* BEGIN *

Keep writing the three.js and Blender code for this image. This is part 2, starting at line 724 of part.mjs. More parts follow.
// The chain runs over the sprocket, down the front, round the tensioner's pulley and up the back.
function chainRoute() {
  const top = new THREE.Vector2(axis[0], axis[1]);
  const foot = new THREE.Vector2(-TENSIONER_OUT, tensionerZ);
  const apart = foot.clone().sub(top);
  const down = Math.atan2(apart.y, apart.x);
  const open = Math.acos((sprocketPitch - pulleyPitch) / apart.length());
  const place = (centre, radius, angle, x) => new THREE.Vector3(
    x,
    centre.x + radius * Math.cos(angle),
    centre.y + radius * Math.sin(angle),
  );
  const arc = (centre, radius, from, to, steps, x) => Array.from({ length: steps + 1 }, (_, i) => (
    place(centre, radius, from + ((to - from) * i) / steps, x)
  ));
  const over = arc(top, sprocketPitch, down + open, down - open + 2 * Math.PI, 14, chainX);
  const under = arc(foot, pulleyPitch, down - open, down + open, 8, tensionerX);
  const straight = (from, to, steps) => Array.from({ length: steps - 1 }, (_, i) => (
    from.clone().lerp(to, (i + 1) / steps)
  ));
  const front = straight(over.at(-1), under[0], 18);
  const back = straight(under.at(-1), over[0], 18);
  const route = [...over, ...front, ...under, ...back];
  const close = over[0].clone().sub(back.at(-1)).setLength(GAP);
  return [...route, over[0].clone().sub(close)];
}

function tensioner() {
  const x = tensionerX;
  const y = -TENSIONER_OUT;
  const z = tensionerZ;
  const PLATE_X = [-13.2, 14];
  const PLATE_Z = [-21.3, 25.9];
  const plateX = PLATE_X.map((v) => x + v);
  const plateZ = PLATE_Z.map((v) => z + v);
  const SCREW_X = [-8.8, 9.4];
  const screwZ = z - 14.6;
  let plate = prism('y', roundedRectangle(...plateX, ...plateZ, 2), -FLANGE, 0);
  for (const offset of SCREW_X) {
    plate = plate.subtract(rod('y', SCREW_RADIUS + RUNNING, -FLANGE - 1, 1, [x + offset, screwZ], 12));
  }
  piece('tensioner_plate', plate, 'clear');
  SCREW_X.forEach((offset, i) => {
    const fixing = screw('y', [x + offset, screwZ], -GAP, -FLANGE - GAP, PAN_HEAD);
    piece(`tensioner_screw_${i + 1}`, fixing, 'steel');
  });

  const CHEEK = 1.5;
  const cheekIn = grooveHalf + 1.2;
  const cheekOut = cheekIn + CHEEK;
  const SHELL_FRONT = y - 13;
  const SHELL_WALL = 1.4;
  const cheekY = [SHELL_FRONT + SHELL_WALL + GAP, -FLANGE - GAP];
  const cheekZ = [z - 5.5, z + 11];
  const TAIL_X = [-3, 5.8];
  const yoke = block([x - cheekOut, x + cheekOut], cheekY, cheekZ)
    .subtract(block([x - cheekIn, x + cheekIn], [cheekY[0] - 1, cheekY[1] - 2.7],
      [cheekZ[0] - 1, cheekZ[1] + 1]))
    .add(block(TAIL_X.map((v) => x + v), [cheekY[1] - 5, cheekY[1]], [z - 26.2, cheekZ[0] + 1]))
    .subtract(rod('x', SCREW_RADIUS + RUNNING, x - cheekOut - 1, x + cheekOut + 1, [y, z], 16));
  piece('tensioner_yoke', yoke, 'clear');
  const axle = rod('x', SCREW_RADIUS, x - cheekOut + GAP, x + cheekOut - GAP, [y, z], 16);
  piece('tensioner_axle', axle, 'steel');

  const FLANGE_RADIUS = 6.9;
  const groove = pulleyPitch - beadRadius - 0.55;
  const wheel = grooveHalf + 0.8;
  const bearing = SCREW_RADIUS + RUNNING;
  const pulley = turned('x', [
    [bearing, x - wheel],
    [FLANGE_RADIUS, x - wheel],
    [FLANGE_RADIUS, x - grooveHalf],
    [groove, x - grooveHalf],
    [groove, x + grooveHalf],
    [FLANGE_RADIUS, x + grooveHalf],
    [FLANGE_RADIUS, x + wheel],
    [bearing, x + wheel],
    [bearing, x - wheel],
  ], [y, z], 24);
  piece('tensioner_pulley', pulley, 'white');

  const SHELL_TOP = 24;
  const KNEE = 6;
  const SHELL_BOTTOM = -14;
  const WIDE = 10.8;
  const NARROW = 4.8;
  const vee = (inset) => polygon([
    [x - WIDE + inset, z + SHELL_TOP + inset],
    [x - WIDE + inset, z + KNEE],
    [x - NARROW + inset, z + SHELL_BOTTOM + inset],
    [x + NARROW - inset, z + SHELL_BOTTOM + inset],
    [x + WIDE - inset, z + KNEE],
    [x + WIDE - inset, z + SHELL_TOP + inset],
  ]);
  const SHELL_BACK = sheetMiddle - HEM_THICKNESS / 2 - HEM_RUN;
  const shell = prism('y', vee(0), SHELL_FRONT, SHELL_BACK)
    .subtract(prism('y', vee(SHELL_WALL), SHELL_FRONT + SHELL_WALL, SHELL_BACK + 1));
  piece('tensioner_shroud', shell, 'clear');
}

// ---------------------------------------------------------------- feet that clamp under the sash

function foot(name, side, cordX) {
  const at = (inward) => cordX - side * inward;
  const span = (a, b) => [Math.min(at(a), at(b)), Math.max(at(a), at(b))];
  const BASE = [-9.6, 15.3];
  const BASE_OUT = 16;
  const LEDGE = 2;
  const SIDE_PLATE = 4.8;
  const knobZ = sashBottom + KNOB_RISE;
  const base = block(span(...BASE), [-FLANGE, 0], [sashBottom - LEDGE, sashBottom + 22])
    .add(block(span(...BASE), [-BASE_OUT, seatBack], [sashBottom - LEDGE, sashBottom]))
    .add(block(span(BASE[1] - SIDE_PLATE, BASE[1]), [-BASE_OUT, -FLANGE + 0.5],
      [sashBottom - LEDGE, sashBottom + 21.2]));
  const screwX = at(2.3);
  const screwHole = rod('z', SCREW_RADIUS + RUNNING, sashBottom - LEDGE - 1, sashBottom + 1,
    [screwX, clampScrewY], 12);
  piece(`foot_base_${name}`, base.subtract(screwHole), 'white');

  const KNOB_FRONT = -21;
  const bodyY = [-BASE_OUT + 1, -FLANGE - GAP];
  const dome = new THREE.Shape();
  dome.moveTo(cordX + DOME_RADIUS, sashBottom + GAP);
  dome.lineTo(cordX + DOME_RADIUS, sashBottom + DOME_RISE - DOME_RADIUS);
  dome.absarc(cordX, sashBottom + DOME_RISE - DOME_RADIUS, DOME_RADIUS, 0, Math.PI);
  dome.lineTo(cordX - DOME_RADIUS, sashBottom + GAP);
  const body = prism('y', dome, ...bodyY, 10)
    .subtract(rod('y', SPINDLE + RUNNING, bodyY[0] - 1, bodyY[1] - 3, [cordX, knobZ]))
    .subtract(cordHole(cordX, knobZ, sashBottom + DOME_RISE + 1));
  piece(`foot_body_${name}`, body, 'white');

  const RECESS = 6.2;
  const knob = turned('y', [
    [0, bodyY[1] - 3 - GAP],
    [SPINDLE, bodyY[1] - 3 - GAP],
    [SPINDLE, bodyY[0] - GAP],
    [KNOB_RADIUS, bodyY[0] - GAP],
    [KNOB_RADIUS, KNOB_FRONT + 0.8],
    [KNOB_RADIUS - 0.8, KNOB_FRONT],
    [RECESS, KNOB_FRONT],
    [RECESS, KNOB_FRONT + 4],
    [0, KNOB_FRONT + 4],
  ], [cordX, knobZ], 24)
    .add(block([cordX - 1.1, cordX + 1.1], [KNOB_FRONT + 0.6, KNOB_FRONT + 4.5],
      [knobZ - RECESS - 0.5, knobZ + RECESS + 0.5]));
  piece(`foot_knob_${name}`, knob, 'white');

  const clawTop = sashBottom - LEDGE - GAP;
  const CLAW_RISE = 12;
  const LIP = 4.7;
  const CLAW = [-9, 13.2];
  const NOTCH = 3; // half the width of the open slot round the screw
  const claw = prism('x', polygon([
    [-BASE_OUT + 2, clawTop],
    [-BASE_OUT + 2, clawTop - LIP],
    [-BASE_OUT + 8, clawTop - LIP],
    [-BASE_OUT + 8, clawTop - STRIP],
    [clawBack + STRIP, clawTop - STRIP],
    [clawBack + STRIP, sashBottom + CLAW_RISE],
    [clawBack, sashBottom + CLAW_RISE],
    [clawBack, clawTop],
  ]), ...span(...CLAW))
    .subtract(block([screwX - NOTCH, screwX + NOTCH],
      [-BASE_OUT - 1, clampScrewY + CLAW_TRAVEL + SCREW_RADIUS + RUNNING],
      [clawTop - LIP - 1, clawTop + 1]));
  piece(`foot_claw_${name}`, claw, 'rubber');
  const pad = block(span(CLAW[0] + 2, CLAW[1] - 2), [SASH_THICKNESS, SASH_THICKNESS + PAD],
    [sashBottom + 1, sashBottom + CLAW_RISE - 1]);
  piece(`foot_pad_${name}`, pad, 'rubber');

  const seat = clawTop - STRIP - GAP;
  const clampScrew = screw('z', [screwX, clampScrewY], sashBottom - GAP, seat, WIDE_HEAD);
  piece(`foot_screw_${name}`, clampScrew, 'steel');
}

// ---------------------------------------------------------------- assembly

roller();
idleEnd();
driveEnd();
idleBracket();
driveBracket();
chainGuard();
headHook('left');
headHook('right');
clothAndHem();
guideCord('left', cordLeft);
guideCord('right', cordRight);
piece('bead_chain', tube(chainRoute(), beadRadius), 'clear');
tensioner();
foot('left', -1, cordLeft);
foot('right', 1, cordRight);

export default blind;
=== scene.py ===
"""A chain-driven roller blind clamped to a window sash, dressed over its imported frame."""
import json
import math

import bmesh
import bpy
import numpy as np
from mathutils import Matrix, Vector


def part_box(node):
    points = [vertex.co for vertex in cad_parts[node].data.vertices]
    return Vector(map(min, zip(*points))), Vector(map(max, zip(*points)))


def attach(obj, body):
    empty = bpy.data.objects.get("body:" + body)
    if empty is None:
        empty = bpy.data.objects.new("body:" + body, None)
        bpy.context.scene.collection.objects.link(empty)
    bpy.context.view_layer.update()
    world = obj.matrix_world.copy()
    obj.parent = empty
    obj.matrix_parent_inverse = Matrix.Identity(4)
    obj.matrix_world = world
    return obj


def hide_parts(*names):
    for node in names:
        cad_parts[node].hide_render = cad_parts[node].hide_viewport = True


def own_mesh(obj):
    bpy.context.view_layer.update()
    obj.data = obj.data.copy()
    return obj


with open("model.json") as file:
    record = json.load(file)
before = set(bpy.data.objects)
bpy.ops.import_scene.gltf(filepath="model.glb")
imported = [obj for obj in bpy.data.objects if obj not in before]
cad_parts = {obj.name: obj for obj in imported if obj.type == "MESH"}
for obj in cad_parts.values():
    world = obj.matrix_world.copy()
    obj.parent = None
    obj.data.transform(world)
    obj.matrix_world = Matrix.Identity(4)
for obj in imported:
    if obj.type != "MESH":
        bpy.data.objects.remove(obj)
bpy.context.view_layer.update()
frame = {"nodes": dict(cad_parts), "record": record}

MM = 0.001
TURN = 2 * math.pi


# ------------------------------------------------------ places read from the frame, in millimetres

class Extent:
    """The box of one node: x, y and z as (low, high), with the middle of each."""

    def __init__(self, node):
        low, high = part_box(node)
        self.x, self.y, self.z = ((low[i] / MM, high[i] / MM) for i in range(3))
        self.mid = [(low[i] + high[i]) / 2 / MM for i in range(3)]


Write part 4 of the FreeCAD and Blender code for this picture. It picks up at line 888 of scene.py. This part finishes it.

* END *

Output the section opening with the line that has "const seat = clawTop - STRIP - GAP;" and closing with the line that has "if empty is". Keep both end lines and leave out the rest.

**RESULT OF THE EXERCISE**
  const seat = clawTop - STRIP - GAP;
  const clampScrew = screw('z', [screwX, clampScrewY], sashBottom - GAP, seat, WIDE_HEAD);
  piece(`foot_screw_${name}`, clampScrew, 'steel');
}

// ---------------------------------------------------------------- assembly

roller();
idleEnd();
driveEnd();
idleBracket();
driveBracket();
chainGuard();
headHook('left');
headHook('right');
clothAndHem();
guideCord('left', cordLeft);
guideCord('right', cordRight);
piece('bead_chain', tube(chainRoute(), beadRadius), 'clear');
tensioner();
foot('left', -1, cordLeft);
foot('right', 1, cordRight);

export default blind;
=== scene.py ===
"""A chain-driven roller blind clamped to a window sash, dressed over its imported frame."""
import json
import math

import bmesh
import bpy
import numpy as np
from mathutils import Matrix, Vector


def part_box(node):
    points = [vertex.co for vertex in cad_parts[node].data.vertices]
    return Vector(map(min, zip(*points))), Vector(map(max, zip(*points)))


def attach(obj, body):
    empty = bpy.data.objects.get("body:" + body)
    if empty is None:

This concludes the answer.